Выбрать главу

О своих злоключениях «Сонка» честно поведала Корнею Чуковскому, уязвленному ее изменой и, разумеется, затаившему обиду на своего счастливого соперника. «Завершение «исповеди», — вспоминала впоследствии «Сонка», — было в Куоккале, в дачной бане Чуковского. Домой меня нельзя было пригласить из-за Марии Борисовны (жены. — А. В.). Хорошо, что баня в этот день топилась. Он принес туда свечу, хлеба и колбасы и взял слово, что с Маяковским я больше встречаться не буду, наговорив мне всяческих ужасов о нем». Было это в январе 1914 года — после этого Маяковский десятки раз бывал у Чуковского в той же Куоккале на правах близкого друга, подолгу живал у него, оставил ему множество своих рисунков тушью и карандашом, равно как и стихотворных экспромтов, выслушивал восторженные слова хозяина о себе и своих стихах.

Что побудило Чуковского ровно четыре года спустя — ни с того ни с сего — трансформировать «исповедь» в сплетню, сославшись на рассказ неведомого врача, и отправиться с ней к Горькому, уже ставшему в то время влиятельной фигурой при захвативших власть большевиках? Держать язык за зубами Горький вообще никогда не умел: прежде всего он поспешил обрадовать пикантной новостью наркома просвещения Луначарского.

Потом с его же легкой руки сплетня пошла гулять по всему Петрограду. Не могла не дойти и до Лили, в доме которой Алексей Максимович так любил чаевничать, наслаждаться гостеприимством и предаваться картежной игре. Лиля всегда была человеком не рефлексий, а действия. Она тотчас отправилась к Горькому, прихватив с собой как свидетеля Виктора Шкловского, и потребовала объяснений.

Горький «стучал пальцами по столу, — вспоминал впоследствии Шкловский, — говорил: «Не знаю, не знаю, мне сказал очень серьезный товарищ.
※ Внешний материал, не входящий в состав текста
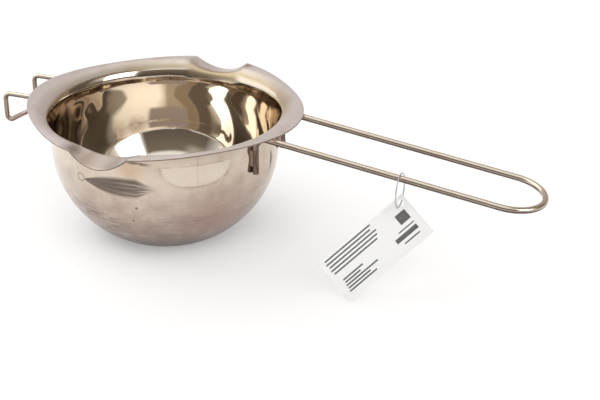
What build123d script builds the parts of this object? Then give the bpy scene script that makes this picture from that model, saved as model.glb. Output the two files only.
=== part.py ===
from build123d import *
import math
import os

# A melting-pot insert that turns a saucepan into a double boiler.
# Millimetres. The origin is the centre of the flat base, on the surface the pot stands on.
# +X runs along the handle, -Y and +Y point at the two pouring spouts, +Z is up.

# Bowl, one pressed sheet: a flat base, a round belly, a short upright wall and a rolled shoulder
sheet = 0.8
bowl_height = 73.6
wall_radius = 64.6
wall_straight = 15.4
base_flat = 32.5
base_corner = 3.0
shoulder_radius = 5.2

# Flange plan, a circle that swells a little at the handle, the hooks and the spouts
flange_width = 12.9
rim_swell = 2.5
rim_lobes = 4
rim_points = 32

# Pouring spouts, one trough pressed into the flange at each end of the Y axis
spout_width = 32.4
spout_depth = 6.8
throat_width = 36.0
throat_depth = 5.0

# Handle, one wire bent to a long U with both ends turned down along the wall
handle_wire_size = 3.5
handle_spacing = 38.8
handle_overhang = 139.6
handle_slope = 7.14
handle_elbow = 5.0
handle_drop = 2.3
handle_leg = 21.9

# Oval facet that the welding electrode leaves on each handle leg
facet_depth = 0.4
facet_sweep = 60.0

# Hooks, two bent wires opposite the handle
hook_wire_size = 2.8
hook_spacing = 31.2
hook_overhang = 16.2
hook_drop = 17.6
hook_corner = 3.4
hook_foot_corner = 2.4
hook_elbow = 3.2
hook_leg = 14.25
hook_brace_rise = 31.0

# Welds
weld_gap = 0.3
weld_width = 3.2
handle_weld_length = 11.0
handle_weld_drop = 12.8
hook_weld_length = 7.0
hook_weld_drop = 8.75
brace_weld_length = 4.0

# Ring that carries the tag, over the near handle rod
ring_wire = 0.7
ring_radius = 9.2
ring_from_end = 74.0
ring_turn = 3.0
ring_clearance = 0.3

# Hang tag, a thin stiff card
tag_width = 26.2
tag_length = 57.6
tag_thickness = 0.5
tag_hole = 3.4
tag_hole_inset = 3.5
tag_ring_angle = 19.7
tag_facing = 17.2
tag_roll = 47.4
floor_clearance = 0.3

# Spare length of the tools that cut and trim
overrun = 5.0

# Worked out from the sizes above
inner_wall = wall_radius - sheet
belly_height = bowl_height - shoulder_radius - wall_straight
belly_in = wall_radius - base_flat
belly_up = belly_height - base_corner
belly_radius = (belly_in ** 2 + belly_up ** 2 - base_corner ** 2) / (2 * (belly_in - base_corner))
belly_centre = wall_radius - belly_radius
rim_mean_radius = wall_radius + flange_width
rim_reach = rim_mean_radius + rim_swell
handle_reach = rim_reach + handle_overhang
hook_reach = rim_reach + hook_overhang
ring_place = handle_reach - ring_from_end
throat_place = inner_wall + shoulder_radius
flange_under = bowl_height - sheet
handle_r = handle_wire_size / 2
hook_r = hook_wire_size / 2
ring_wire_r = ring_wire / 2
slope = math.radians(handle_slope)


def at(radius, height):
    """A point of the bowl's section, in the plane of the X and Z axes."""
    return Vector(radius, 0, height)


def arc(centre, radius, start_deg, end_deg):
    """An arc of the bowl's section, as three points."""
    angles = (start_deg, (start_deg + end_deg) / 2, end_deg)
    turns = [math.radians(angle) for angle in angles]
    points = [centre + Vector(math.cos(turn), 0, math.sin(turn)) * radius for turn in turns]
    return ThreePointArc(*points)


def skin(inset):
    """One side of the sheet from the axis to past the rim, inset from the outside."""
    corner_at = at(base_flat, base_corner)
    belly_at = at(belly_centre, belly_height)
    shoulder_at = at(inner_wall + shoulder_radius, bowl_height - shoulder_radius)
    shoulder = shoulder_radius - sheet + inset
    start = math.degrees(math.atan2(base_corner - belly_height, base_flat - belly_centre))
    pieces = [Line(at(0, inset), at(base_flat, inset))]
    pieces.append(arc(corner_at, base_corner - inset, -90, start))
    pieces.append(arc(belly_at, belly_radius - inset, start, 0))
    pieces.append(Line(at(wall_radius - inset, belly_height), shoulder_at - at(shoulder, 0)))
    pieces.append(arc(shoulder_at, shoulder, 180, 90))
    pieces.append(Line(shoulder_at + at(0, shoulder), at(rim_reach + overrun, flange_under + inset)))
    return pieces


def rim_outline():
    """The plan of the flange: a circle with a gentle cosine swell."""
    points = []
    for step in range(rim_points):
        turn = math.tau * step / rim_points
        radius = rim_mean_radius + rim_swell * math.cos(rim_lobes * turn)
        points.append(Vector(radius * math.cos(turn), radius * math.sin(turn), 0))
    return make_face(Spline(*points, periodic=True))


def spout_section(y, extra):
    """Outline of a trough in the plane across it at y, and of its outside with the sheet added."""
    share = (y - throat_place) / (rim_reach - throat_place)
    half = (throat_width + (spout_width - throat_width) * share) / 2
    depth = throat_depth + (spout_depth - throat_depth) * share
    bend = (half ** 2 + depth ** 2) / (2 * depth)
    edge = math.sqrt((bend + extra) ** 2 - (bend - depth) ** 2)
    top = bowl_height + overrun
    left = Vector(-edge, y, bowl_height)
    right = Vector(edge, y, bowl_height)
    sag = ThreePointArc(left, Vector(0, y, bowl_height - depth - extra), right)
    lid = Polyline(right, Vector(edge, y, top), Vector(-edge, y, top), left)
    return make_face(sag.edges() + lid.edges())


def spout_bar(extra):
    """The inside of a trough as a solid along +Y, or its outside."""
    near = inner_wall - overrun
    far = rim_reach + overrun
    return loft([spout_section(near, extra), spout_section(far, extra)], ruled=True)


def make_bowl():
    """Base, belly, wall, shoulder and flange of one sheet, with a spout front and back."""
    outside = skin(0)
    inside = skin(sheet)
    axis_end = Line(at(0, 0), at(0, sheet))
    rim_end = Line(at(rim_reach + overrun, flange_under), at(rim_reach + overrun, bowl_height))
    section = make_face(outside + inside + [axis_end, rim_end])
    rim = extrude(rim_outline(), bowl_height)
    bowl = revolve(section, Axis.Z) & rim
    flange = rim - Cylinder(inner_wall, bowl_height, align=(Align.CENTER, Align.CENTER, Align.MIN))
    for turn in (0, 180):
        void = Rot(0, 0, turn) * spout_bar(0)
        trough = (Rot(0, 0, turn) * spout_bar(sheet) - void) & flange
        bowl = bowl - void + trough
    return bowl


def rod_height(x):
    """Height of the handle's centre line at a place along X."""
    return bowl_height - handle_drop - (x - inner_wall) * math.tan(slope)


def leg_place(spacing, reach_out):
    """How far along X a leg stands that touches the wall at half the spacing."""
    return math.sqrt(reach_out ** 2 - (spacing / 2) ** 2)


handle_leg_out = wall_radius + weld_gap + handle_r
handle_leg_x = leg_place(handle_spacing, handle_leg_out)
handle_top = rod_height(handle_leg_x)
hook_leg_out = wall_radius + weld_gap + hook_r
hook_leg_x = leg_place(hook_spacing, hook_leg_out)
hook_top = flange_under - weld_gap / 2 - hook_r
hook_out_x = hook_reach - hook_r


def wall_frame(x, y, height):
    """A plane on a leg's centre line that faces straight away from the bowl's axis."""
    outwards = Vector(x, y, 0).normalized()
    return Plane(origin=Vector(x, y, height), x_dir=Vector(0, 0, 1), z_dir=outwards)


def facet_cutter(y):
    """The slice of a large drum that leaves a shallow oval facet on one handle leg."""
    frame = wall_frame(handle_leg_x, y, handle_top - handle_weld_drop)
    drum = Cylinder(facet_sweep, handle_wire_size * 2, rotation=(90, 0, 0))
    length = 2 * math.sqrt(2 * facet_sweep * facet_depth)
    slab = Box(length, handle_wire_size * 2, handle_wire_size)
    drum = Pos(0, 0, handle_r - facet_depth + facet_sweep) * drum
    slab = Pos(0, 0, handle_wire_size) * slab
    return frame * (drum & slab)


def make_handle():
    """Leg, elbow, rod, half round end, and the same again on the other side."""
    half = handle_spacing / 2
    turn_x = handle_reach - handle_r - half
    sides = []
    for y in (-half, half):
        foot = Vector(handle_leg_x, y, handle_top - handle_leg)
        elbow = Vector(handle_leg_x, y, handle_top)
        far = Vector(turn_x, y, rod_height(turn_x))
        sides.append((foot, elbow, far))
    near, other = sides
    tip = Vector(handle_reach - handle_r, 0, rod_height(handle_reach - handle_r))
    path = Wire(
        FilletPolyline(*near, radius=handle_elbow).edges()
        + ThreePointArc(near[2], tip, other[2]).edges()
        + FilletPolyline(*reversed(other), radius=handle_elbow).edges()
    )
    section = Plane(origin=near[0], z_dir=Vector(0, 0, 1)) * Circle(handle_r)
    return sweep(section, path=path) - facet_cutter(-half) - facet_cutter(half)


def hook_points(y):
    """Corners of one hook's centre line, from its leg's foot to the end of its brace."""
    foot_z = hook_top - hook_drop
    rise = math.tan(math.radians(hook_brace_rise))
    clear = hook_r + hook_r / math.cos(math.radians(hook_brace_rise)) + weld_gap
    brace_run = (hook_drop - clear) / rise
    return [
        Vector(-hook_leg_x, y, hook_top - hook_leg),
        Vector(-hook_leg_x, y, hook_top),
        Vector(-hook_out_x, y, hook_top),
        Vector(-hook_out_x, y, foot_z),
        Vector(-hook_out_x + brace_run, y, foot_z + brace_run * rise),
    ]


def make_hook(y):
    """One wire bent to a triangle, with its leg down the wall."""
    points = hook_points(y)
    path = FilletPolyline(*points, radius=(hook_elbow, hook_corner, hook_foot_corner))
    section = Plane(origin=points[0], z_dir=Vector(0, 0, 1)) * Circle(hook_r)
    return sweep(section, path=path)


def leg_weld(x, y, height, length):
    """A pad of weld metal that fills the gap between a leg and the wall."""
    frame = wall_frame(x, y, height)
    pad = extrude(frame * SlotOverall(length, weld_width), -(handle_r + weld_gap + sheet))
    return pad - Cylinder(wall_radius, bowl_height, align=(Align.CENTER, Align.CENTER, Align.MIN))


def make_handle_welds(handle):
    """The two welds of the handle."""
    half = handle_spacing / 2
    height = handle_top - handle_weld_drop
    pads = [leg_weld(handle_leg_x, y, height, handle_weld_length) for y in (-half, half)]
    return Compound([largest(pad - handle) for pad in pads])


def brace_weld(y):
    """A bead between the end of a hook's brace and the run above it."""
    end = hook_points(y)[-1]
    bead = Cylinder(hook_r, brace_weld_length, rotation=(0, 90, 0))
    return Pos(end.X, end.Y, hook_top - hook_r) * bead


def make_hook_welds(hooks):
    """Two welds on each hook: its leg on the wall, and its brace under its top run."""
    pads = []
    height = hook_top - hook_weld_drop
    for y, hook in hooks.items():
        pads.append(largest(leg_weld(-hook_leg_x, y, height, hook_weld_length) - hook))
        pads.append(brace_weld(y) - hook)
    return Compound(pads)


def largest(shape):
    """The largest solid of a shape."""
    return max(shape.solids(), key=lambda solid: solid.volume)


ring_axis = Vector(math.cos(math.radians(ring_turn)), math.sin(math.radians(ring_turn)), 0)
ring_side = Vector(-ring_axis.Y, ring_axis.X, 0)
ring_drop = ring_radius - ring_wire_r - ring_clearance - handle_r / math.cos(slope)
ring_centre = Vector(ring_place, -handle_spacing / 2, rod_height(ring_place) - ring_drop)


def make_ring():
    """A closed ring of thin wire round the rod, hanging plumb."""
    return Plane(origin=ring_centre, z_dir=ring_axis) * Torus(ring_radius, ring_wire_r)


def tag_plane():
    """The card's own frame at its hole: x across, y up along its length, z its face."""
    swing = math.radians(tag_ring_angle)
    aside = ring_side * (ring_radius * math.sin(swing))
    hole = ring_centre + aside - Vector(0, 0, ring_radius * math.cos(swing))
    roll = math.radians(tag_roll)
    right = tag_width - tag_hole_inset
    down = tag_length - tag_hole_inset
    reach = right * math.sin(roll) + down * math.cos(roll) + tag_thickness / 2
    lean = math.acos(min(1, (hole.Z - floor_clearance) / reach))
    facing = math.radians(tag_facing)
    front = Vector(math.sin(facing), -math.cos(facing), 0)
    level = Vector(math.cos(facing), math.sin(facing), 0)
    face = front * math.cos(lean) + Vector(0, 0, math.sin(lean))
    downhill = front * math.sin(lean) - Vector(0, 0, math.cos(lean))
    across = level * math.cos(roll) + downhill * math.sin(roll)
    return Plane(origin=hole, x_dir=across, z_dir=face)


def make_tag():
    """A plain card with one hole near its top corner."""
    card = Box(tag_width, tag_length, tag_thickness, align=(Align.MIN, Align.MAX, Align.CENTER))
    hole = Cylinder(tag_hole / 2, tag_thickness * 2)
    return tag_plane() * (Pos(-tag_hole_inset, tag_hole_inset, 0) * card - hole)


def write_parts():
    """Make each piece and write it under its own name."""
    hooks = {y: make_hook(y) for y in (-hook_spacing / 2, hook_spacing / 2)}
    handle = make_handle()
    nodes = {
        "bowl": make_bowl(),
        "handle_wire": handle,
        "front_hook": hooks[-hook_spacing / 2],
        "rear_hook": hooks[hook_spacing / 2],
        "handle_welds": make_handle_welds(handle),
        "hook_welds": make_hook_welds(hooks),
        "tag_ring": make_ring(),
        "hang_tag": make_tag(),
    }
    os.makedirs("parts", exist_ok=True)
    for name, shape in nodes.items():
        export_step(shape, f"parts/{name}.step")
        print(name, "solids", len(shape.solids()), "volume", round(shape.volume, 1))


write_parts()
frame = tag_plane()
print("ring centre", ring_centre)
print("tag hole", frame.origin, "across", frame.x_dir, "face", frame.z_dir)
print("belly radius", round(belly_radius, 2), "ring place", round(ring_place, 2))
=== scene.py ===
# %% [markdown]
# # A double boiler insert
#
# This is a small steel bowl for melting chocolate. It hangs in a saucepan by a
# long wire handle and two wire hooks, and it has a flat flange with a pouring
# spout on each side. A blank card tag swings from a thin ring on the handle.
#
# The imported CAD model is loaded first. It says where everything is, in metres:
# the origin is the centre of the base, +X runs along the handle, and +Z is up.

# %% Load the frame
import bpy
import bmesh
import math
from mathutils import Matrix, Vector


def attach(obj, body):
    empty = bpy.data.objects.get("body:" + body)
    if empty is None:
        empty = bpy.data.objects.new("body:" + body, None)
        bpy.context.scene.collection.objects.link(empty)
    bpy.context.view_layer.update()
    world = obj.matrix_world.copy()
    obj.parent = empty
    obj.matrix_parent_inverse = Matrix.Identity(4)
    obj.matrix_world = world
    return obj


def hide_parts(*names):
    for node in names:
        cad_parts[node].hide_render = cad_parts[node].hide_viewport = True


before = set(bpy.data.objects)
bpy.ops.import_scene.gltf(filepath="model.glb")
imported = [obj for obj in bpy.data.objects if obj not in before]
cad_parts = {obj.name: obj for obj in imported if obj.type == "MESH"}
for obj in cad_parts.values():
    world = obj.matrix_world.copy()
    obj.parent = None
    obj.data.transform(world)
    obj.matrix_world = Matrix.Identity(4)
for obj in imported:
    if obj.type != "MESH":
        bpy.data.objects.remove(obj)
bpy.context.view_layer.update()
mm = 0.001

# %% [markdown]
# ## Camera
#
# The bowl is seen from a little to the right of its front spout, from 26 degrees
# above. A camera can be aimed with a Track To constraint, but a view that was
# measured can be written down at once: the columns of a camera's matrix are its
# right, up and backward directions. A long lens keeps the bowl from stretching.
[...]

Я вам узнаю его адрес». Л. Брик смотрела на Горького, яростно улыбаясь». Лиля ничего не оставляла на полпути. Чтобы их разговор имел документальное подтверждение, она не ограничилась личной встречей и написала Горькому письмо, пожелав получить на него письменный же ответ.

Вот это письмо, впервые опубликованное виднейшим шведским славистом Бенгтом Янгфельдтом, которому принадлежит честь и первой публикации всей переписки между Маяковским и Лилей.
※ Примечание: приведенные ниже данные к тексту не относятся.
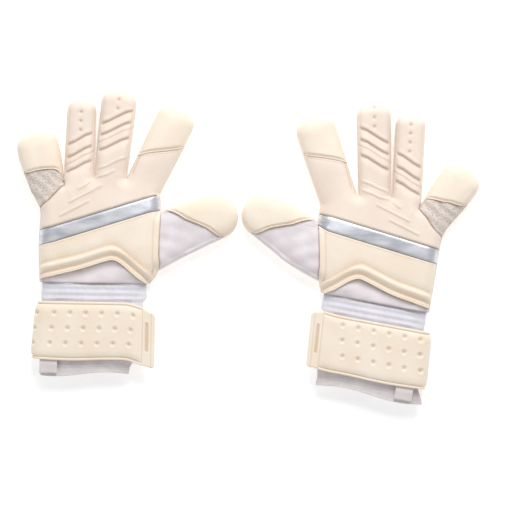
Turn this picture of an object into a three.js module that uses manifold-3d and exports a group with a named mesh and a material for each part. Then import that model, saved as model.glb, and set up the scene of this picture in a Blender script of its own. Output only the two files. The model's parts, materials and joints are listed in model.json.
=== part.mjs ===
// A pair of goalkeeper gloves lying palm down, fingers along +Y, left-hand glove at -X.
// Millimetres, +Z up. The origin is under the middle of the pair, on the plane the palms rest on.
//
// Each glove is laid out flat in its own frame: u runs across the hand towards the thumb, v runs
// along the hand towards the middle finger, and z runs from the palm latex up to the back of the hand.
// The right-hand glove is the same layout mirrored, with its own finger spread.
// Every stall, the thumb and the cuff are built in a frame of their own that starts at the line they bend on.
import * as THREE from "three";
import { mergeVertices } from "three/addons/utils/BufferGeometryUtils.js";
import Module from "manifold-3d";

const wasm = await Module();
wasm.setup();

// Gaps between neighbouring pieces.
const GAP = 0.3;
const HALF_GAP = GAP / 2;

// How far a cutting block reaches: past everything, or only just past the face that it opens.
const FAR = 400;
const PAST = 1;

// Shared corners closer than this are one corner, and edges that turn by less than this run straight on.
const MERGE = 1e-4;
const STRAIGHT = 0.05;

// Layers of the hand: palm latex, hollow for the hand, padded back.
const LATEX_TOP = 4;
const WALL_BOTTOM = LATEX_TOP + GAP;
const HAND_BACK_BOTTOM = 20;
const HAND_BACK_TOP = 26;
const CHEVRON_TOP = 27.5;
const SASH_TOP = 26.4;
const WALL = 3;
const FABRIC_BOTTOM = 17;
const FABRIC_TOP = HAND_BACK_BOTTOM - GAP;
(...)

«Алексей Максимович, очень прошу вас сообщить мне адрес того человека в Москве, у которого вы хотели узнать адрес доктора. Я сегодня еду в Москву с тем, чтобы окончательно выяснить все обстоятельства дела. Откладывать считаю невозможным. Л. Брик».

Горький ответил прямо на том же письме — словно наложил резолюцию: «Я не мог еще узнать ни имени, ни адреса доктора, ибо лицо, которое могло бы сообщить мне это, выехало на Украину с официальными поручениями. А<лексей> П<ешков>».

Никакой дальнейшей переписки между ними не было, и вообще на том эта постыдная история прекратилась. В Москву «выснять все обстоятельства дела» Лиля, разумеется, не поехала. И по горячим следам ничего Маяковскому не сообщила. Бывшие его друзья — и Горький, и Чуковский — превратились во врагов. Зачем и кому это было нужно — вряд ли кто-нибудь сумеет понять.

И все-таки самое важное в этой истории — открытая позиция Лили. Ведь ясно же, что принять столь деятельное и энергичное участие в выяснении интимнейших и крайне щекотливых деталей мог позволить себе лишь человек, не скрывающий своей личной причастности именно к этой стороне жизни оклеветанного молвой человека. По нравам и традициям не только того времени такое могла позволить себе только жена. Только жена, и никто больше.

Маяковский в это время занялся непривычной для себя работой, которой очень увлекся: по заказу кинофирмы «Нептун» сделал сценарий игрового фильма — экранизацию романа Джека Лондона «Мартин Иден» (фильм назывался «Не для денег родившийся») — сам и сыграл главную роль. Заказчику (продюсеру по нынешней терминологии) он так понравился в качестве артиста, что тот пригласил его еще на одну картину.

В спешке ее снимали вообще без всякого сценария, воплощая на экране одну плохонькую сентиментальную повесть итальянского писателя-социалиста Эдмондо Де Амичиса («Учительница рабочих»), а название фильма, благодаря Маяковскому, вошло в историю: «Барышня и хулиган». Об этом, приметном все-таки, событии в своей жизни Лиле он написал, как о чем-то совсем пустяковом: «Единственное развлечение (и то хочется, чтоб ты видела, тебе будет страшно весело). Играю в кинемо. <…> Роль главная».